3. Nach § 1 Abs. 2 StVG ist ein Kraftfahrzeug ein Landfahrzeug, das durch Maschinenkraft bewegt wird. Ist die Fortbewegung mit einem Skateboard nach dem allgemeinen Sprachverständnis von dieser Regelung erfasst?

Nein, das trifft nicht zu!

§ 1 Abs. 2 StVG lautet: „Als Kraftfahrzeuge im Sinne dieses Gesetzes gelten Landfahrzeuge, die durch Maschinenkraft bewegt werden, ohne an Bahngleise gebunden zu sein.“ Ausgangspunkt dafür, eine Norm richtig zu verstehen, kann Dein Sprachgefühl bzw. der allgemeine Sprachgebrauch (in der „Welt der Laien“) sein.
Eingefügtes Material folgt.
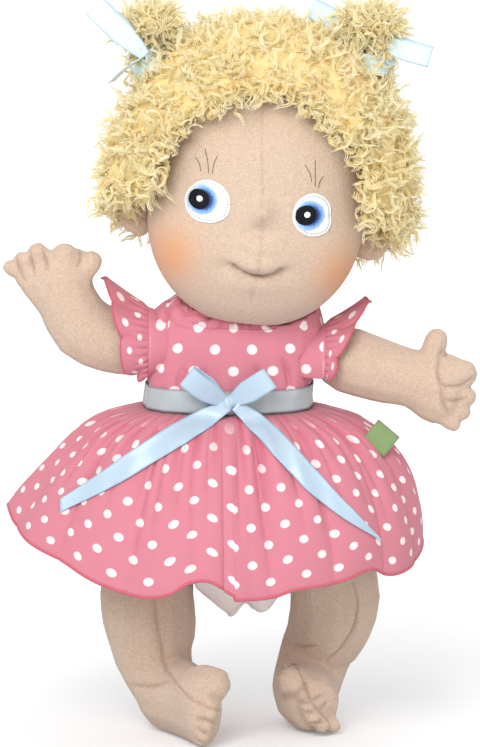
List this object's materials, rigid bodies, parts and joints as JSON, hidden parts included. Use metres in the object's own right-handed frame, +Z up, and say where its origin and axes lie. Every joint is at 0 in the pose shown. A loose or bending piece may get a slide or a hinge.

Dafür kannst Du z.B. im Duden nachschlagen, dort findet man an erster Stelle der Beschreibung oft die Bedeutung, die ein Wort im allgemeinen Sprachgebrauch hat. Ein klassisches Skateboard bewegt sich gerade nicht durch Maschinenkraft, sondern durch Muskelkraft. Die menschliche Muskelkraft ist gerade keine „Kraft, Leistung einer Maschine“ (vgl. Duden). Nach dem eindeutigen Wortlaut von § 1 Abs. 2 StVG ist Ls Skateboard damit kein Kraftfahrzeug im Sinne des StVG und damit auch nicht im Sinne von § 7 Abs. 1 StVG. L hat also Recht, sie haftet gegenüber F nicht nach § 7 Abs. 1 StVG. Dass sich Maschinen- und Muskelkraft ausschließen, ergibt sich also bereits aus dem allgemeinen Sprachgebrauch. Darüber hinaus findet sich dieses Wortlautverständnis auch noch in § 1 Abs. 3 StVG wieder. Diese Norm regelt ausdrücklich, dass Kraftfahrzeuge im Sinne des StVG keine Landfahrzeuge sind, die durch Muskelkraft fortbewegt werden und mit einem elektromotorischen Hilfsantrieb mit einer Nenndauerleistung von höchstens 0,25 kW ausgestattet sind. Dies könnte man als ergänzendes systematisches Argument heranziehen. Dazu später mehr.Dieser Fall soll Dir lediglich ein erstes Gefühl zum Thema Wortlautauslegung vermitteln. In einer Klausur würdest Du Dich in einem so klaren Fall viel kürzer halten! Dort steht Dir auch kein Duden zur Verfügung, Du solltest selbstbewusst von Deinem eigenen Sprachgefühl ausgehen.